Pour nous aider dans ce travail, nous devons nous inspirer du modèle de la ruche où chaque individu travaille dans un but collectif, l‘individu s‘éfface au profit de l‘ensemble. Les signaux générés par la reine, le couvain, les butineuses… sont interprétés et les forces vives sont immédiatement réorientées vers les nouveaux besoins de l’ensemble de la colonie. A chaque instant, chaque abeille sent qu’elle fait partie d’un groupe qui fait tout pour lui offrir les meilleures chances de se reproduire dans les meilleures conditions. Rêvons quelques instant à ce monde qui pourrait être un nouveau demain où chaque personne mettrait son énergie pour servir au mieux la société, et que celle-ci mette tout en œuvre pour le mieux être de ses concitoyens. Les indicateurs de suivi des pollinisateurs mis en place seraient immédiatement décodés pour corriger les erreurs d’orientation et cela à tous les niveaux de pouvoir.
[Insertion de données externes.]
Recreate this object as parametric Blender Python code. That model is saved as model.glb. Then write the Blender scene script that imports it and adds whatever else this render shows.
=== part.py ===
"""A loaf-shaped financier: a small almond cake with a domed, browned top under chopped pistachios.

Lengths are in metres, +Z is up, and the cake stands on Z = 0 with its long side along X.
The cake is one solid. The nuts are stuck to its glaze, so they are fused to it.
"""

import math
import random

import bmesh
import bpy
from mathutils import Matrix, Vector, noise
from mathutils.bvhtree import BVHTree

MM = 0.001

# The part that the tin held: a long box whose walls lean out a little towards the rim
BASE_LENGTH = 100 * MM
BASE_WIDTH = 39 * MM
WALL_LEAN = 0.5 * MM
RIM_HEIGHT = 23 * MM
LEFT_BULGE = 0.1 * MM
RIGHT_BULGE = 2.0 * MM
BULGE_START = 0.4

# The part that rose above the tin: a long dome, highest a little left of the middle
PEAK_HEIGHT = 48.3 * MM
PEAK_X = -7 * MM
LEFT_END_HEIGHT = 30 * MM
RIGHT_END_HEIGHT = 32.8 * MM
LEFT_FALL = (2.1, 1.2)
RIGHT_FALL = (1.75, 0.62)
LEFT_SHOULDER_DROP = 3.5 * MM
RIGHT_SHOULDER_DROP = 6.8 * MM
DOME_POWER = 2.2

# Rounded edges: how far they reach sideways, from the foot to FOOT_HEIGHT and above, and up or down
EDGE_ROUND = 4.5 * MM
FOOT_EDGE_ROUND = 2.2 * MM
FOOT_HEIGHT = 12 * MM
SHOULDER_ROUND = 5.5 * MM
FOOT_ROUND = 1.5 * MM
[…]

On veillerait, par exemple, à maintenir le potentiel nectarifère et pollinifère nécessaire (abondance et diversité toute l’année) et l’on supprimerait toute source qui génère des mortalités anormales de pollinisateurs. On ferait évoluer les techniques de production alimentaire pour qu’elles s’inscrivent dans la durabilité, la qualité et la santé et non principalement le profit.

Je sais que tout cela peut vous paraître utopique mais je suis persuadé que c’est la direction vers laquelle nous devons nous diriger. Il est essentiel de connaître la voie à suivre si l’on veut arriver quelque part. Pour nos enfants, nous devons donc comprendre et intégrer dans notre vie de tous les jours le message que nous donnent les abeilles.